Value is entirely relative, but recognisable at most levels. Take, for instance, the two-year-old Cape Fear, winner here of the £200,000 St Leger Yearling Stakes. Twelve months ago he cost 22,000 guineas at auction, which is a great deal of money if you are hungry but in the bloodstock world barely back-pocket change.

The fact he went under the hammer at the sale across the road from the racecourse qualified him to run yesterday and take the £109,875 first prize, by any standards a decent return for outlay. The six-furlong contest, with its inflated purse, is no more or less than a modern marketing wheeze, but a highly successful one. There was a maximum field of 22, with 46 more of last year's sale graduates balloted out. And, with this year's market in full swing, buyers must be beating a path to the boxes containing the offerings from David Powell's Catridge Farm Stud, for Cape Fear was the third successive winner of the contest consigned from the Wiltshire nursery, after Acclamation and Somnus.

Whether Cape Fear progresses as well as those high-class operators is yet to be revealed but judging by the manner of his performance yesterday that scenario cannot be ruled out. The Brian Meehan-trained Cape Cross colt, owned by the Kennet Valley Thoroughbreds syndicate, was disadvantaged by having to race on his own, clear of the low-drawn group on the far side of the track, yet galloped home so strongly under Kieren Fallon's urgings that his three-quarter length success was rather easy. Ten strides after the finish there was clear daylight between him and the stands side pack, headed by Psychiatrist.

"We more or less laid him out for this," said Meehan. "If you have one who is qualified you have to have it in your mind because of the money. If he had been drawn high he would have won very impressively indeed."

Should Cape Fear tackle the Dewhurst Stakes, he may well meet Sabbeeh, who redeemed his reputation in the seven-furlong conditions stakes after flopping in the Coventry Stakes. And if there were some complaints that artificial watering had aggravated the ground-softening effects of overnight rain, none came from Michael Jarvis, the trainer of the Red Ransom colt, after his charge scooted home by two and a half lengths. "He had sore shins after his run on firm at Royal Ascot," said the Newmarket man, "but I think on soft ground you could take him anywhere."

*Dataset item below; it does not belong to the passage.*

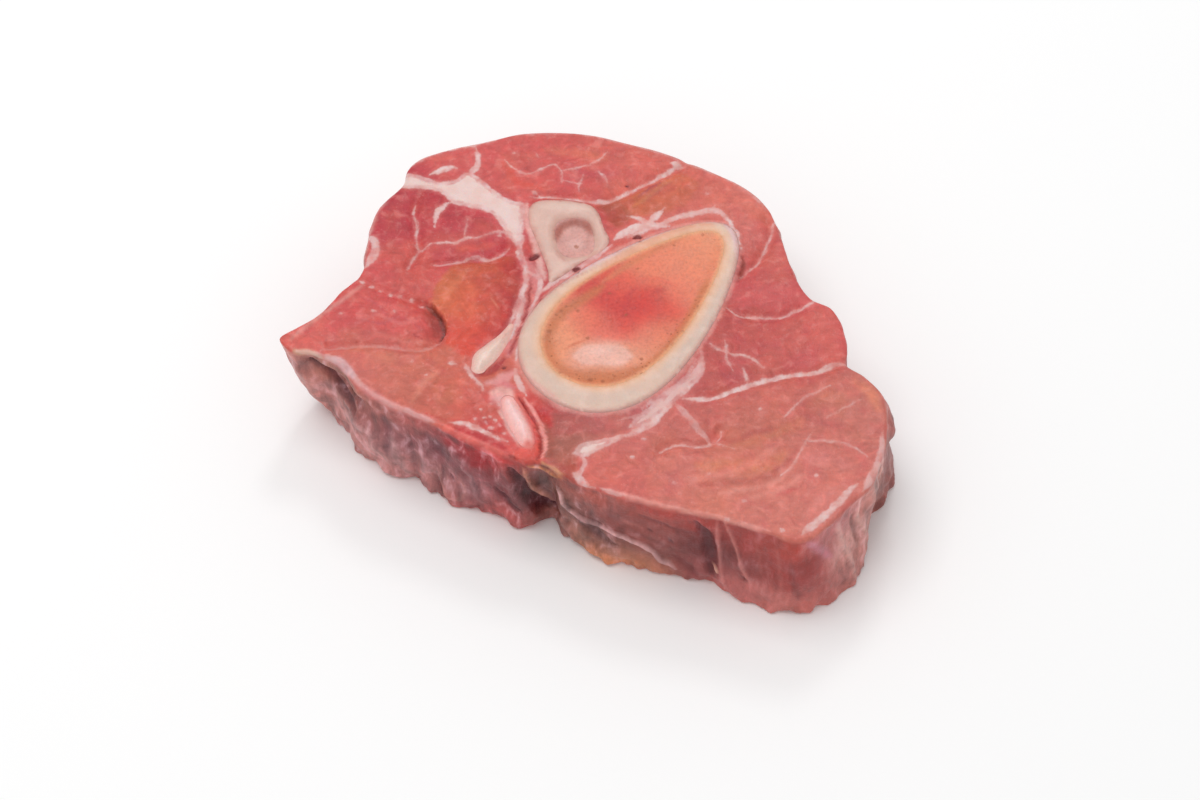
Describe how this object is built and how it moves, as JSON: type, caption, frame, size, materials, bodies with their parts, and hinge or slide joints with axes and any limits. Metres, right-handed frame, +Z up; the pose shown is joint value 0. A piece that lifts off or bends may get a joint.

Back on the value front, there is also Halmahera, who became only the fourth back-to-back winner of the Portland Handicap in 139 runnings when he burst through under Frankie Dettori to take trailblazing Corridor Creeper by half a length. The eight-year-old, an 11-1 shot, has won only twice since Kevin Ryan plucked him from Ian Balding's care at a horses-in-training sale for 40,000 guineas two years ago, but both races have been the valuable Town Moor feature sprint.

And then there is Discreet Brief, heroine of the Park Hill Stakes by a runaway seven lengths. Her owner, Sonia Rogers paid 100,000 guineas for the daughter of Darshaan as a foal, intending to sell her on, but did not achieve her asking price and elected to keep her.

That George Duffield managed to get Ticker Tape home in the opener by a neck, despite putting up 1lb overweight, spared his blushes. His wife, Ann, was fairly frank afterwards about the instructions given by the filly's trainer, Jamie Osborne, to keep the 56-year-old's weight to a minimum.

"I can't give you the precise details," she said, "but our four-poster bed was discussed. But what Jamie did not know was that George was far too tired to do anything in it, and not only did he eat fish, chips and mushy peas last night but he ate sweets all the way here."